Proof. To find a subobject classifier, we seek a $\mathsf C\downarrow a$-object $\omega:\Omega'\to a$ and a $\mathsf C\downarrow a$-morphism $\top':1_a\to \omega$ such that for any monic $\alpha:f_w\to f_x$, there exists a unique $\chi'_\alpha$ making the following a pullback square:

We claim that the following choices of $\Omega',\omega,\top'$ accomplish this: and further, given specific values of $f_w:w\to a$ and $f_x:x\to a$ and monic $\alpha:f_w\to f_x$, the characteristic morphism $\chi'\alpha$ is given by which is a valid construction because $\alpha$ being monic in the comma category implies that it is also a monic arrow in the original category $\mathsf C$. Clearly this choice of $\chi'\alpha$ makes the diagram commute (okay, maybe it's not clear, but it can be checked with a bit of patience), so now we just need to verify that it makes the above a pullback square, and that it is the unique $\mathsf C\downarrow a$-morphism accomplishing this. The fact that it is in fact a pullback square follows from the fact that taking the second projection of $\Omega'$ yields a pullback square (due to the nature of the subobject classifier in $\mathsf C$):

Finally, the fact that $\chi'\alpha$ is uniquely determined to make this a pullback square follows from the fact that its second component $\chi\alpha$ is uniquely determined (again, because of how the subobject classifier works in $\mathsf C$), and there is only one choice of a first component capable of making the following subdiagram commute:

In particular, we must have $\text{pr}1\circ \chi'\alpha = f_x$, meaning that the first component of $\chi'_\alpha$ must equal $f_x$, making it uniquely determined as claimed.

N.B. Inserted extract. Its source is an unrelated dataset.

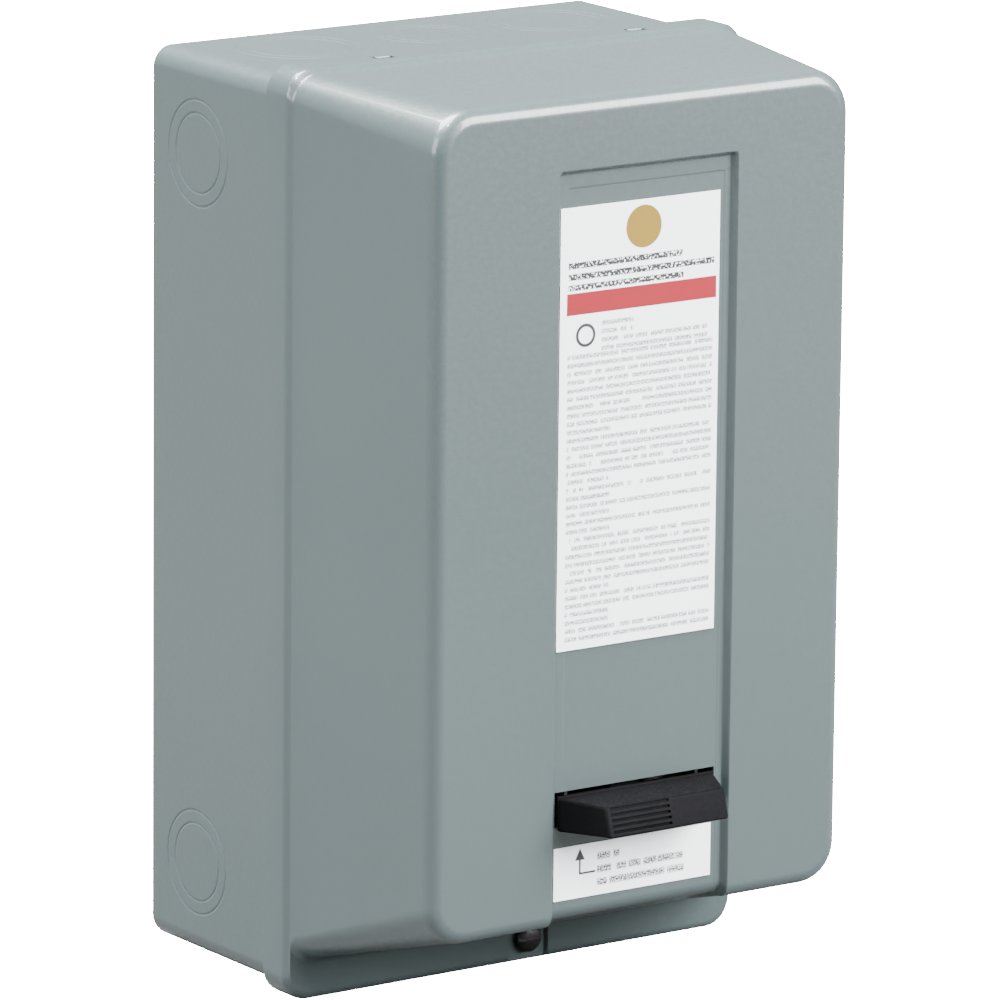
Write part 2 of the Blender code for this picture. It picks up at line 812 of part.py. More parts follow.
def make_contact_carrier(finish):
    """The moulded crossbar: it sits on the armature, and its windows hold the bridges and springs."""
    z = CONTACTOR_Z
    back = 41 * MM + CARRIER_TRAVEL + GAP + 7 * MM + GAP
    add = [
        box((-12 * MM, 12 * MM), (back, back + 6 * MM), (z - 12 * MM, z + 12 * MM)),
        box((-5 * MM, 5 * MM), (back + 5 * MM, 67.5 * MM), (z - 5 * MM, z + 5 * MM)),
        box((-30 * MM, 30 * MM), (66.5 * MM, 84 * MM), (z - 4.5 * MM, z + 4.5 * MM), 0.5 * MM),
        box((-4 * MM, 4 * MM), (83 * MM, 93 * MM), (z - 3.5 * MM, z + 3.5 * MM), 0.5 * MM),
    ]
    cut = []
    for x in POLE_XS:
        cut.append(
            box((x - 5.5 * MM, x + 5.5 * MM), (69.6 * MM, 81.4 * MM), (z - 8 * MM, z + 8 * MM))
        )
    part("contact_carrier", finish, add, cut)


def make_contacts(bridge_finish, spring_finish):
    """Each pole's bridge, with a silver button at each end, and the spring that presses it back."""
    z = CONTACTOR_Z
    for number, x in enumerate(POLE_XS, start=1):
        back = 69.9 * MM
        add = [
            box((x - 4 * MM, x + 4 * MM), (back, back + 1.5 * MM), (z - 18 * MM, z + 18 * MM))
        ]
        for side in (-1, 1):
            add.append(
                forward_rod(x, z + side * 13.5 * MM, back - 0.8 * MM, back + 0.5 * MM, 2.4 * MM, 12)
            )
        part(f"contact_bridge_{number}", bridge_finish, add)
        spring = coil_spring(x, z, 71.7 * MM, 81.1 * MM, 3.2 * MM, 0.35 * MM, 4, 8)
        part(f"contact_spring_{number}", spring_finish, [spring])


def make_contact_block(finish):
    """The moulding that carries the fixed contacts, with barriers between the poles."""
    z = CONTACTOR_Z
    add = [box((-35 * MM, 35 * MM), (50.3 * MM, 62 * MM), (z - 44 * MM, z + 44 * MM), 0.8 * MM)]
    for x in (-30.5 * MM, -10 * MM, 10 * MM, 30.5 * MM):
        for low, high in ((-44, -29), (29, 44)):
            add.append(
                box((x - 0.9 * MM, x + 0.9 * MM), (61 * MM, 76 * MM), (z + low * MM, z + high * MM))
            )
    cut = [
        box((-29 * MM, 29 * MM), (45 * MM, 53.2 * MM), (z - 32 * MM, z + 32 * MM)),
        box((-13 * MM, 13 * MM), (45 * MM, 70 * MM), (z - 13 * MM, z + 13 * MM)),
    ]
    for x in POLE_XS:
        for side in (-1, 1):
            cut.append(forward_rod(x, z + side * 34 * MM, 55 * MM, 70 * MM, 2.1 * MM, 10))
    part("contact_block", finish, add, cut)


def make_terminals(strap_finish, screw_finish):
    """The line straps, the load straps that run on to the relay, and their screws."""
    z = CONTACTOR_Z
    depth = (STRAP_DEPTH, STRAP_DEPTH + STRAP_THICKNESS)
    face = depth[1] + GAP
    for number, x in enumerate(POLE_XS, start=1):
        for name, side, end in (("line_terminal", 1, z + 42 * MM), ("load_terminal", -1, -19 * MM)):
            tip = z + side * 10.5 * MM
            low, high = sorted((tip, end))
            add = [
                box((x - 4.5 * MM, x + 4.5 * MM), depth, (low, high)),
                forward_rod(
                    x, z + side * 13.5 * MM, STRAP_DEPTH + 1 * MM, STRAP_DEPTH + 2.3 * MM, 2.4 * MM, 12
                ),
            ]
            hole = forward_rod(x, z + side * 34 * MM, 50 * MM, 70 * MM, 2.1 * MM, 10)
            part(f"{name}_{number}", strap_finish, add, [hole])
    number = 1
    for side in (1, -1):
        for x in POLE_XS:
            make_terminal_screw(
                f"terminal_screw_{number}", screw_finish, x, z + side * 34 * MM, face, 56 * MM
            )
            number += 1


def make_terminal_screw(name, finish, x, z, face, tip):
    add = [
        forward_rod(x, z, face, face + 2.6 * MM, 4.1 * MM, 14),
        forward_rod(x, z, tip, face + 1 * MM, 1.8 * MM, 10),
    ]
    slot = box((x - 5 * MM, x + 5 * MM), (face + 1.4 * MM, face + 4 * MM), (z - 0.5 * MM, z + 0.5 * MM))
    part(name, finish, add, [slot])


def make_arc_cover(finish):
    """The front moulding over the contacts, open behind, with a window for the carrier's nose."""
    z = CONTACTOR_Z
    shell = box((-35 * MM, 35 * MM), (64.4 * MM, 92 * MM), (z - 27.5 * MM, z + 27.5 * MM), 1.2 * MM)
    cut = [
        box((-33 * MM, 33 * MM), (60 * MM, 89.8 * MM), (z - 25.5 * MM, z + 25.5 * MM)),
        box((-5 * MM, 5 * MM), (85 * MM, 95 * MM), (z - 4.5 * MM, z + 4.5 * MM)),
    ]
    part("arc_cover", finish, [shell], cut)


# ---------------------------------------------------------------- overload relay


def make_overload_relay(housing_finish, cover_finish, heater_finish, strap_finish, screw_finish):
    """The housing with three heater bays, the reset housing across it, the heaters and load terminals."""
    add = [box((-37 * MM, 37 * MM), (DEVICE_BACK, 60 * MM), (-66 * MM, -6 * MM), 1 * MM)]
    cut = []
    for x in POLE_XS:
        cut.append(box((x - 8 * MM, x + 8 * MM), (44 * MM, 65 * MM), (-31 * MM, -19 * MM)))
        cut.append(forward_rod(x, -58.5 * MM, 52 * MM, 65 * MM, 2.1 * MM, 10))
    cut.append(forward_rod(0, PLUNGER_Z, 48 * MM, 65 * MM, 4 * MM, 16))
    part("overload_housing", housing_finish, add, cut)

    add = [
        box((-34 * MM, 34 * MM), (60.3 * MM, 71 * MM), (-50 * MM, -34 * MM), 0.8 * MM),
        forward_rod(0, PLUNGER_Z, 68 * MM, NOSE_FRONT, 7 * MM),
    ]
    cut = [forward_rod(0, PLUNGER_Z, 55 * MM, 95 * MM, 3.4 * MM, 16)]
    part("overload_cover", cover_finish, add, cut)

    for number, x in enumerate(POLE_XS, start=1):
        heater = [
            box((x - 4.5 * MM, x + 4.5 * MM), (60.3 * MM, 61.7 * MM), (-32.5 * MM, -7 * MM)),
            forward_rod(x, -25 * MM, 48 * MM, 60.8 * MM, 4.4 * MM, 16),
            forward_rod(x, -25 * MM, 61 * MM, 65 * MM, 5.6 * MM, 16),
        ]
        part(f"heater_unit_{number}", heater_finish, heater)
        strap = box((x - 4.5 * MM, x + 4.5 * MM), (60.3 * MM, 61.8 * MM), (-65 * MM, -51 * MM))
        hole = forward_rod(x, -58.5 * MM, 50 * MM, 70 * MM, 2.1 * MM, 10)
        part(f"relay_terminal_{number}", strap_finish, [strap], [hole])
        make_terminal_screw(
            f"relay_terminal_screw_{number}", screw_finish, x, -58.5 * MM, 62.1 * MM, 54 * MM
        )


def make_reset_plunger(finish, spring_finish):
    add = [
        forward_rod(0, PLUNGER_Z, 62 * MM, PLUNGER_HEAD + 1 * MM, 3 * MM, 16),
        forward_rod(0, PLUNGER_Z, PLUNGER_HEAD, PLUNGER_HEAD + 2.2 * MM, 5.6 * MM),
        forward_rod(
            0, PLUNGER_Z, PLUNGER_HEAD + 2 * MM, PLUNGER_HEAD + 3.5 * MM, 5.6 * MM, ROUND_STEPS, 4.2 * MM
        ),
    ]
    part("reset_plunger", finish, add)
    spring = coil_spring(
        0, PLUNGER_Z, NOSE_FRONT + 0.2 * MM, PLUNGER_HEAD - 0.2 * MM, 4.2 * MM, 0.35 * MM, 5, 10
    )
    part("plunger_spring", spring_finish, [spring])


def make_control_wiring(terminal_finish, wire_finish):
    """The trip contact's two tabs on the relay, and the two wires from them to the coil and a line screw."""
    for name, side in (("left", -1), ("right", 1)):
        low, high = sorted((side * 22 * MM, side * 32 * MM))
        tab = box((low, high), (71.3 * MM, 72.3 * MM), (-46 * MM, -38 * MM), 0.3 * MM)
        part(f"control_terminal_{name}", terminal_finish, [tab])

    coil_z = CONTACTOR_Z + 16.2 * MM
    routes = {
        "control_wire_right": [
            place(28 * MM, 74.2 * MM, -41 * MM),
            place(35 * MM, 75 * MM, -40 * MM),
            place(43 * MM, 71 * MM, -28 * MM),
            place(45 * MM, 62 * MM, 0 * MM),
            place(46 * MM, 50 * MM, 30 * MM),
            place(45 * MM, 38 * MM, 52 * MM),
            place(43.5 * MM, 34.8 * MM, coil_z),
        ],
        "control_wire_left": [
            place(-28 * MM, 74.2 * MM, -41 * MM),
            place(-36 * MM, 75 * MM, -40 * MM),
            place(-44 * MM, 71 * MM, -26 * MM),
            place(-47 * MM, 64 * MM, 10 * MM),
            place(-47 * MM, 66 * MM, 60 * MM),
            place(-40 * MM, 78 * MM, 90 * MM),
            place(-27 * MM, 78 * MM, 101 * MM),
            place(-20 * MM, 67 * MM, 99 * MM),
            place(-20 * MM, 65.2 * MM, 91 * MM),
        ],
    }
    for name, points in routes.items():
        spline_tube(name, wire_finish, smooth_route(points, 5 * MM), 1.1 * MM)


def spline_tube(name, finish, points, radius):
    curve = bpy.data.curves.new(name, "CURVE")
    curve.dimensions = "3D"
    curve.bevel_depth = radius
    curve.bevel_resolution = 2
    curve.use_fill_caps = True
    spline = curve.splines.new("POLY")
    spline.points.add(len(points) - 1)
    for target, point in zip(spline.points, points):
        target.co = (*point, 1.0)
    curve.materials.append(finish)
    bpy.context.collection.objects.link(bpy.data.objects.new(name, curve))


clear_scene()
finishes = make_materials()
make_base_box(finishes["enamel"])
make_front_cover(finishes["enamel"])
make_cover_screw(finishes["blackened"], finishes["zinc"])
make_labels(finishes["label"])
make_reset_lever(finishes["black"])
make_lever_mount(finishes["blackened"], finishes["blackened"], finishes["spring"])
make_mounting_plate(finishes["zinc"])
make_ground(finishes["brass"], finishes["ground"])
make_contactor_frame(finishes["moulding"])
make_magnet(
    finishes["core"], finishes["bobbin"], finishes["winding"], finishes["brass"], finishes["spring"]
)
make_contact_carrier(finishes["bobbin"])
make_contacts(finishes["copper"], finishes["spring"])
make_contact_block(finishes["moulding"])
make_terminals(finishes["copper"], finishes["zinc"])
make_arc_cover(finishes["moulding"])
make_overload_relay(
    finishes["relay"], finishes["relay"], finishes["brass"], finishes["copper"], finishes["zinc"]
)
make_reset_plunger(finishes["plunger"], finishes["spring"])
make_control_wiring(finishes["brass"], finishes["wire"])
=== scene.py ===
import json
import math

import bmesh
import bpy
from mathutils import Matrix, Vector


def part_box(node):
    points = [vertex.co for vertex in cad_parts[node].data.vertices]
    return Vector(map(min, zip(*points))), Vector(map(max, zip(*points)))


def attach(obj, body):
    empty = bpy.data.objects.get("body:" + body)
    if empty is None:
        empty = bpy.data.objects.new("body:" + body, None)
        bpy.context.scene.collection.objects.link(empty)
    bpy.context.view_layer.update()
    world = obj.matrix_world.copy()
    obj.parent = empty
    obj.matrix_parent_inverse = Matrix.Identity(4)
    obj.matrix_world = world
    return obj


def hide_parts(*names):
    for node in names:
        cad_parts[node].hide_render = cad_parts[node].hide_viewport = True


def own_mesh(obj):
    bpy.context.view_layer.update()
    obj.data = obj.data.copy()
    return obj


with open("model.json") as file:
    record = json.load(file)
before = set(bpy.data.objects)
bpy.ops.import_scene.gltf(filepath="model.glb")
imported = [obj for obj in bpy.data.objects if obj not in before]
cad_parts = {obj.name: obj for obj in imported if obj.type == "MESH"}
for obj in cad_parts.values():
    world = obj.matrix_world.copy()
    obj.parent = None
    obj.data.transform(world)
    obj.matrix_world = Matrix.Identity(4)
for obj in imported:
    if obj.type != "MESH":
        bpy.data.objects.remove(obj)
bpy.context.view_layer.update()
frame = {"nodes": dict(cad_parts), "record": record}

MM = 0.001


# Back box: one pan drawn from 1.3 mm sheet steel and enamelled grey, with its back bend rounded.
# Its four sides have conduit knockouts, which show as fine pressed rings. The back has a keyhole
# and two slots for the wall screws.
BOX_BEND = 3.0 * MM
BOX_CORNER = 6.0 * MM
BOX_FRONT = 69.5 * MM
SHEET = 1.3 * MM
KNOCKOUT_DEPTH = 26.3 * MM
KNOCKOUT_GROOVE = 1.0 * MM
KNOCKOUT_PRESS = 0.17 * MM
END_KNOCKOUT_Z = 127.0 * MM
SIDE_KNOCKOUT_DEPTH = 25.0 * MM
SIDE_KNOCKOUT_Z = 100.4 * MM
LARGE_RINGS = (17.45 * MM, 14.1 * MM)
SMALL_RINGS = (14.1 * MM, 11.1 * MM)
SIDE_RINGS = (14.8 * MM, 11.1 * MM)
KEYHOLE_Z = 112.0 * MM
KEYHOLE_TOP = 120.0 * MM
KEYHOLE_RADIUS = 5.0 * MM
KEYHOLE_NECK = 2.5 * MM
WALL_SLOT_X = 45.0 * MM
WALL_SLOT_HALF_WIDTH = 2.6 * MM
WALL_SLOT_BOTTOM = -114.0 * MM
WALL_SLOT_TOP = -105.0 * MM
CUTTER_REACH = 5.0 * MM
ENAMEL_GREY = (0.0475, 0.0655, 0.0675, 1.0)
ENAMEL_SHADE = (0.0445, 0.0615, 0.0635, 1.0)


def bevelled(shape, geom, affect, width, segments):
    """Rounds edges or corners of a bmesh."""
    bmesh.ops.bevel(
        shape,
        geom=geom,
        affect=affect,
        offset=width,
        segments=segments,
        profile=0.5,
        material=-1,
    )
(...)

Thus, we have procured a subobject classifier in the comma category $\mathsf C\downarrow a$ as we intended. $\blacksquare$

For me, there's a particularly enlightening way of interpreting the above proposition in the context of $\mathsf{Set}$. Given a set $c$, we may interpret the comma category $\mathsf C\downarrow c$ as a category of "colored sets" in which the elements of $c$ are "colors" and each element of a set is "colored" by one of them; further, morphisms in this category are required to be color-preserving. We can then interpret each of the pieces of the subobject classifier as follows:

• $1_c:c\to c$ is a set with precisely one object of each color.

• The unique color-preserving function $!~ :w\to c$ sends each element of $w$ to the unique element of $c$ of that color.

• $\alpha:w\to x$, being monic, must induce a monic mapping of the elements of $w$ of each particular color to the elements of $x$ of that color.

• $\omega:\Omega'\to c$ represents a set with precisely two objects of each color, one called "true" and the other "false".

• $\top':1_c\to\omega$ sends each element of $c$ to the "true" object of the same color in $\omega$.

• Finally, $\chi'_\alpha$ sends each element of $x$ to the unique element of $\omega$ with the same color and a truth value corresponding to whether that element is in the image of $\alpha$ or not.